Short problem |
Write the material out again in full, exactly.

=== Material ===

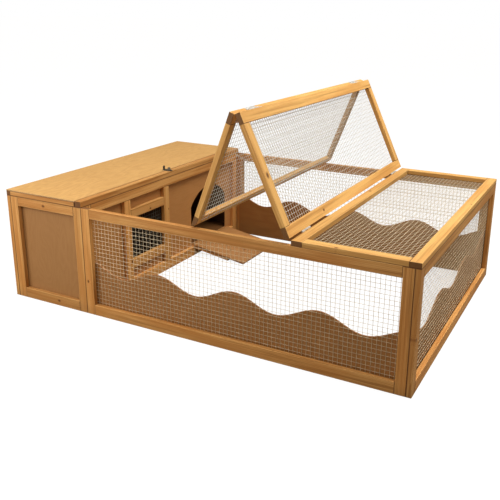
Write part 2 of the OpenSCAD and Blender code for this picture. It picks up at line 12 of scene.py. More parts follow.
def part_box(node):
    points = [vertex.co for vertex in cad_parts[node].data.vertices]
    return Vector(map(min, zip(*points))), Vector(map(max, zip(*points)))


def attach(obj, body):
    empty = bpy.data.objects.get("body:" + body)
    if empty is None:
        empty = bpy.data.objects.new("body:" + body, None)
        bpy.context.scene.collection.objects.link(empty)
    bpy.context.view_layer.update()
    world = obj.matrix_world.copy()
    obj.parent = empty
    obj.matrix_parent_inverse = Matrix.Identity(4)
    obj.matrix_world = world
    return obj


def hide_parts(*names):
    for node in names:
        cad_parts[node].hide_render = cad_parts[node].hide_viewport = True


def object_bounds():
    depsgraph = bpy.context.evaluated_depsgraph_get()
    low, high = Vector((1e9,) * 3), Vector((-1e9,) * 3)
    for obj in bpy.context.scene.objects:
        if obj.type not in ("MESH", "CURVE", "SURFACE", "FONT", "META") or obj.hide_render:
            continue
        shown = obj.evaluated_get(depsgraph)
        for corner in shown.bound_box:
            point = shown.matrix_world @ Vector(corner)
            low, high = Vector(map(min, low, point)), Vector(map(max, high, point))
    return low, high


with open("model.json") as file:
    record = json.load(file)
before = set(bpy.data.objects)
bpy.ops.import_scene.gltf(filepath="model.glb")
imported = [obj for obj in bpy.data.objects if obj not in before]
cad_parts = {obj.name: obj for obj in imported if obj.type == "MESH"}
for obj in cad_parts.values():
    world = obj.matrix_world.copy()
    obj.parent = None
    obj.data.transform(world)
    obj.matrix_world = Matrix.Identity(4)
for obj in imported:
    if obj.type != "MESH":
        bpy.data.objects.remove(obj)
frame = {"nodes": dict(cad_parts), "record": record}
cad_low, cad_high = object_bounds()
NODES = frame["nodes"]
BODY_OF = {
    node: body
    for body, members in frame["record"]["behaviour"]["bodies"].items()
    for node in members
}

# Sizes in metres
MM = 0.001
WALLS_LENGTH = 1.350        # the walls alone, without the lid's hinges
ARRIS = 1.1 * MM            # rounding of the timber's edges
BOARD_ARRIS = 0.4 * MM      # rounding of the boards' edges
JOINT_REACH = 2.6 * MM      # a side this close to its neighbour counts as a joint
BOARD_LAP = 13 * MM         # how far the box's boards reach behind their frames
MESH_PITCH = 12.9 * MM      # spacing of the welded wires
WIRE_RADIUS = 0.52 * MM
WIRE_WOBBLE = 0.2 * MM      # how far a wire strays from a straight line
WIRE_SIDES = 6              # faces round a wire
WIRE_POINTS = 12            # points along a wire
STAPLE_PITCH = 62 * MM
STAPLE_INSET = 5 * MM       # from a mesh sheet's edge to its staples
STAPLE_SINK = 0.55 * MM     # how far the staples lie below the sheet's face
SCREW_RADIUS = 3.4 * MM
SCREW_SINK = 0.36 * MM      # brings the screws' heads flush with the wood
LEAF_SCREW_RADIUS = 2.1 * MM
LEAF_SCREW_PLACES = (0.18, 0.5, 0.82)   # shares of a hinge leaf's length
SLANT = Vector((0.6, 0.5, 0.62))        # turns the screws' recesses out of square
FLOOR_GAP = 0.2 * MM        # the floor lies this far under the lowest pieces

# Seeds of the random draws
TIMBER_SEED = 11
BOARD_SEED = 23
STAPLE_SEED = 5

# Small knots: the share of members that have one, and a place too far off to show
KNOT_CHANCE = 0.30
NO_KNOT = (9.0, 9.0, 0.001)

# Finishes and painted shade, as linear colours
HONEY_LIGHT = (0.680, 0.345, 0.104)
HONEY_DARK = (0.400, 0.150, 0.030)
ROOF_LIGHT = (0.70, 0.405, 0.125)
ROOF_DARK = (0.46, 0.212, 0.052)
PALE_SAP_AND_EDGE_HIGHLIGHT = (0.780, 0.470, 0.170)
LOW_SHADE_BROWN = (0.130, 0.060, 0.022)
KNOT_BROWN = (0.110, 0.038, 0.011)
KNOT_RIM = (0.240, 0.085, 0.022)
END_BROWN = (0.135, 0.055, 0.018)
JOINT_SHADE_BROWN = (0.110, 0.038, 0.009)
PANEL_LIGHT = (0.470, 0.218, 0.068)
PANEL_DARK = (0.330, 0.137, 0.038)
PANEL_CUT = (0.50, 0.25, 0.09)
BOX_LIGHT = (0.375, 0.185, 0.063)
BOX_DARK = (0.265, 0.118, 0.036)
BOX_CUT = (0.46, 0.23, 0.085)
RAMP_LIGHT = (0.385, 0.180, 0.058)
RAMP_DARK = (0.270, 0.115, 0.033)
RAMP_CUT = (0.44, 0.21, 0.075)
LID_LIGHT = (0.620, 0.355, 0.122)
LID_DARK = (0.450, 0.232, 0.070)
LID_CUT = (0.66, 0.40, 0.17)
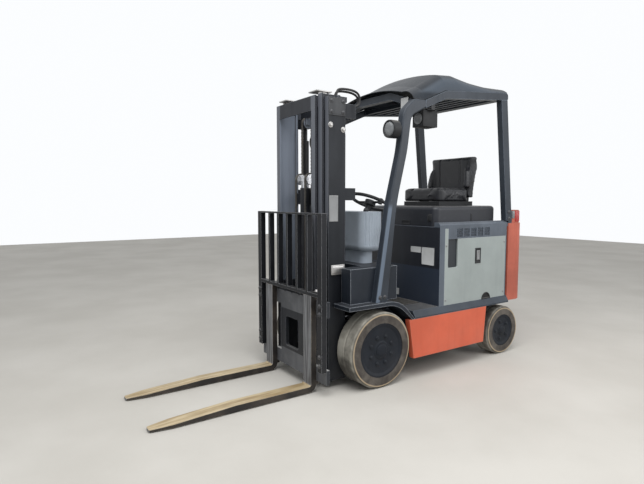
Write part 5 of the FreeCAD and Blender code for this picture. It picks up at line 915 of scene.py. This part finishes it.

===

Solution for this problem |
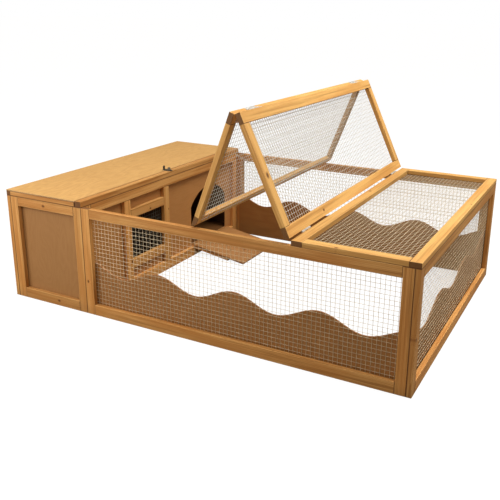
Write part 2 of the OpenSCAD and Blender code for this picture. It picks up at line 12 of scene.py. More parts follow.
def part_box(node):
    points = [vertex.co for vertex in cad_parts[node].data.vertices]
    return Vector(map(min, zip(*points))), Vector(map(max, zip(*points)))


def attach(obj, body):
    empty = bpy.data.objects.get("body:" + body)
    if empty is None:
        empty = bpy.data.objects.new("body:" + body, None)
        bpy.context.scene.collection.objects.link(empty)
    bpy.context.view_layer.update()
    world = obj.matrix_world.copy()
    obj.parent = empty
    obj.matrix_parent_inverse = Matrix.Identity(4)
    obj.matrix_world = world
    return obj


def hide_parts(*names):
    for node in names:
        cad_parts[node].hide_render = cad_parts[node].hide_viewport = True


def object_bounds():
    depsgraph = bpy.context.evaluated_depsgraph_get()
    low, high = Vector((1e9,) * 3), Vector((-1e9,) * 3)
    for obj in bpy.context.scene.objects:
        if obj.type not in ("MESH", "CURVE", "SURFACE", "FONT", "META") or obj.hide_render:
            continue
        shown = obj.evaluated_get(depsgraph)
        for corner in shown.bound_box:
            point = shown.matrix_world @ Vector(corner)
            low, high = Vector(map(min, low, point)), Vector(map(max, high, point))
    return low, high


with open("model.json") as file:
    record = json.load(file)
before = set(bpy.data.objects)
bpy.ops.import_scene.gltf(filepath="model.glb")
imported = [obj for obj in bpy.data.objects if obj not in before]
cad_parts = {obj.name: obj for obj in imported if obj.type == "MESH"}
for obj in cad_parts.values():
    world = obj.matrix_world.copy()
    obj.parent = None
    obj.data.transform(world)
    obj.matrix_world = Matrix.Identity(4)
for obj in imported:
    if obj.type != "MESH":
        bpy.data.objects.remove(obj)
frame = {"nodes": dict(cad_parts), "record": record}
cad_low, cad_high = object_bounds()
NODES = frame["nodes"]
BODY_OF = {
    node: body
    for body, members in frame["record"]["behaviour"]["bodies"].items()
    for node in members
}

# Sizes in metres
MM = 0.001
WALLS_LENGTH = 1.350        # the walls alone, without the lid's hinges
ARRIS = 1.1 * MM            # rounding of the timber's edges
BOARD_ARRIS = 0.4 * MM      # rounding of the boards' edges
JOINT_REACH = 2.6 * MM      # a side this close to its neighbour counts as a joint
BOARD_LAP = 13 * MM         # how far the box's boards reach behind their frames
MESH_PITCH = 12.9 * MM      # spacing of the welded wires
WIRE_RADIUS = 0.52 * MM
WIRE_WOBBLE = 0.2 * MM      # how far a wire strays from a straight line
WIRE_SIDES = 6              # faces round a wire
WIRE_POINTS = 12            # points along a wire
STAPLE_PITCH = 62 * MM
STAPLE_INSET = 5 * MM       # from a mesh sheet's edge to its staples
STAPLE_SINK = 0.55 * MM     # how far the staples lie below the sheet's face
SCREW_RADIUS = 3.4 * MM
SCREW_SINK = 0.36 * MM      # brings the screws' heads flush with the wood
LEAF_SCREW_RADIUS = 2.1 * MM
LEAF_SCREW_PLACES = (0.18, 0.5, 0.82)   # shares of a hinge leaf's length
SLANT = Vector((0.6, 0.5, 0.62))        # turns the screws' recesses out of square
FLOOR_GAP = 0.2 * MM        # the floor lies this far under the lowest pieces

# Seeds of the random draws
TIMBER_SEED = 11
BOARD_SEED = 23
STAPLE_SEED = 5

# Small knots: the share of members that have one, and a place too far off to show
KNOT_CHANCE = 0.30
NO_KNOT = (9.0, 9.0, 0.001)

# Finishes and painted shade, as linear colours
HONEY_LIGHT = (0.680, 0.345, 0.104)
HONEY_DARK = (0.400, 0.150, 0.030)
ROOF_LIGHT = (0.70, 0.405, 0.125)
ROOF_DARK = (0.46, 0.212, 0.052)
PALE_SAP_AND_EDGE_HIGHLIGHT = (0.780, 0.470, 0.170)
LOW_SHADE_BROWN = (0.130, 0.060, 0.022)
KNOT_BROWN = (0.110, 0.038, 0.011)
KNOT_RIM = (0.240, 0.085, 0.022)
END_BROWN = (0.135, 0.055, 0.018)
JOINT_SHADE_BROWN = (0.110, 0.038, 0.009)
PANEL_LIGHT = (0.470, 0.218, 0.068)
PANEL_DARK = (0.330, 0.137, 0.038)
PANEL_CUT = (0.50, 0.25, 0.09)
BOX_LIGHT = (0.375, 0.185, 0.063)
BOX_DARK = (0.265, 0.118, 0.036)
BOX_CUT = (0.46, 0.23, 0.085)
RAMP_LIGHT = (0.385, 0.180, 0.058)
RAMP_DARK = (0.270, 0.115, 0.033)
RAMP_CUT = (0.44, 0.21, 0.075)
LID_LIGHT = (0.620, 0.355, 0.122)
LID_DARK = (0.450, 0.232, 0.070)
LID_CUT = (0.66, 0.40, 0.17)
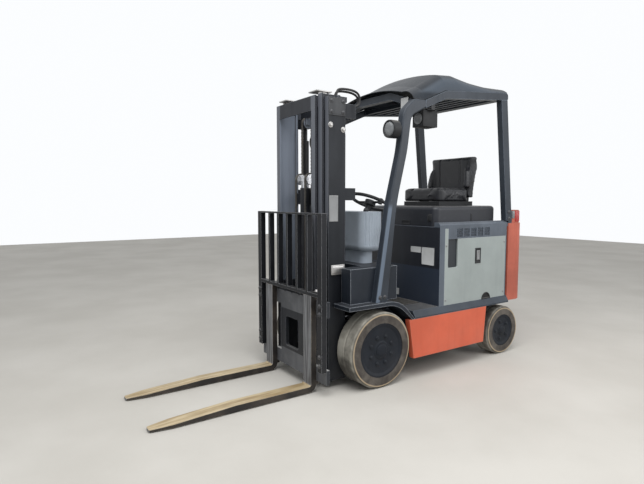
Write part 5 of the FreeCAD and Blender code for this picture. It picks up at line 915 of scene.py. This part finishes it.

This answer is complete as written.